Furness first met the Prince of Wales at a ball at Londonderry House in 1926 but they did not meet again until the Leicestershire Agricultural Show at Leicester on 14 June 1929. Edward asked her to dine and they met regularly until she joined him on safari in East Africa early in 1930, when a closer relationship developed. On Edward's return to Britain in April 1930 she was his regular weekend companion at the newly acquired Fort Belvedere until January 1934. She also entertained him at her London home, in Elsworthy Road, Primrose Hill, and the Furness country house, Burrough Court, in Leicestershire.

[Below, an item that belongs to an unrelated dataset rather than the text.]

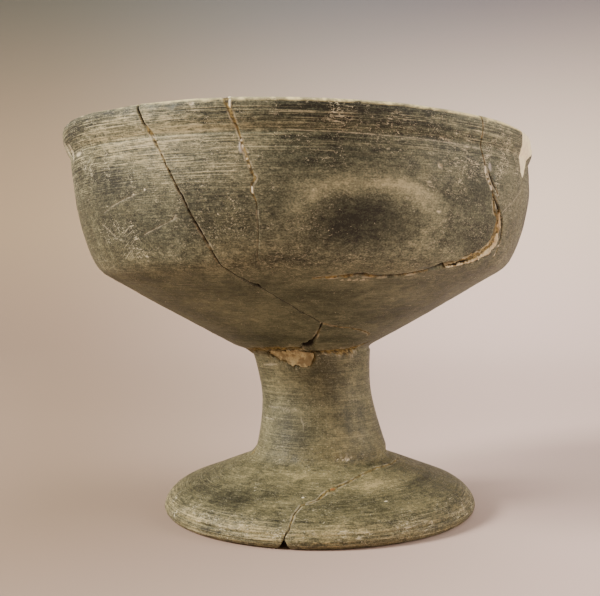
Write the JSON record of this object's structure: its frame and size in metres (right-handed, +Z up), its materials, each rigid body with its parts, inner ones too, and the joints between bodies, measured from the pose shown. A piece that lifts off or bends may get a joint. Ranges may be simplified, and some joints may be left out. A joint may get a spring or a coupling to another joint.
{
  "type": "pedestal bowl",
  "caption": "Grey pottery bowl with an upright wall, sharp shoulder and conical underside, on a short stem with a spreading disc foot; rejoined from sherds.",
  "frame": {"origin": "on the floor under the bowl's axis, in the middle of the rim's width", "axes": "+Z up, -Y the front with the long rejoined cracks, +X to the front's right, where the rim is filled"},
  "size_m": [0.16, 0.16, 0.1299],
  "materials": {
    "clay": "burnished, matt",
    "white_plaster": "matt",
    "tan_filler": "matt",
    "beige_filler": "matt"
  },
  "bodies": {
    "root": {"vessel": "clay", "rim_fill": "white_plaster", "crack_fill": "tan_filler", "stem_fill": "beige_filler"}
  },
  "joints": []
}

On 10 January 1931 at her country house Burrough Court, near Melton Mowbray, Furness introduced the prince to her close friend Wallis Simpson and, while visiting her sister Gloria in America between January and March 1934, she was supplanted in the Prince's affection by Simpson. Reacting to Edward's coldness later that year she threw herself into a short-lived affair with Prince Aly Khan. She had openly flirted with Khan during her voyage back to the UK in March 1934 which was reported to the Prince of Wales and widely reported in the British and American press including the social gossip magazine Tatler. While Furness was in the US with Aly Khan, Wallis Simpson stayed in her Mayfair home, 22 Farm Street, and entertained the Prince of Wales there.

Furness' identical twin sister was Gloria Morgan Vanderbilt, who was married to Reginald Vanderbilt and had a daughter, Gloria Vanderbilt. This makes her a maternal great-aunt of CNN anchor Anderson Cooper.

==Final years==
Furness and her sister Gloria wrote a memoir called Double Exposure (1959).

Furness died in New York City on 29 January 1970. As her niece, Gloria Vanderbilt, recalled, "She dropped dead on Seventy-third and Lexington on her way to see the doctor. In her bag was this miniature teddy bear that the Prince of Wales had given her, years before, when she came to be with my mother at the custody trial, and it was worn down to the nub".

Furness was buried next to her twin sister, Gloria, in Holy Cross Cemetery in Culver City, California.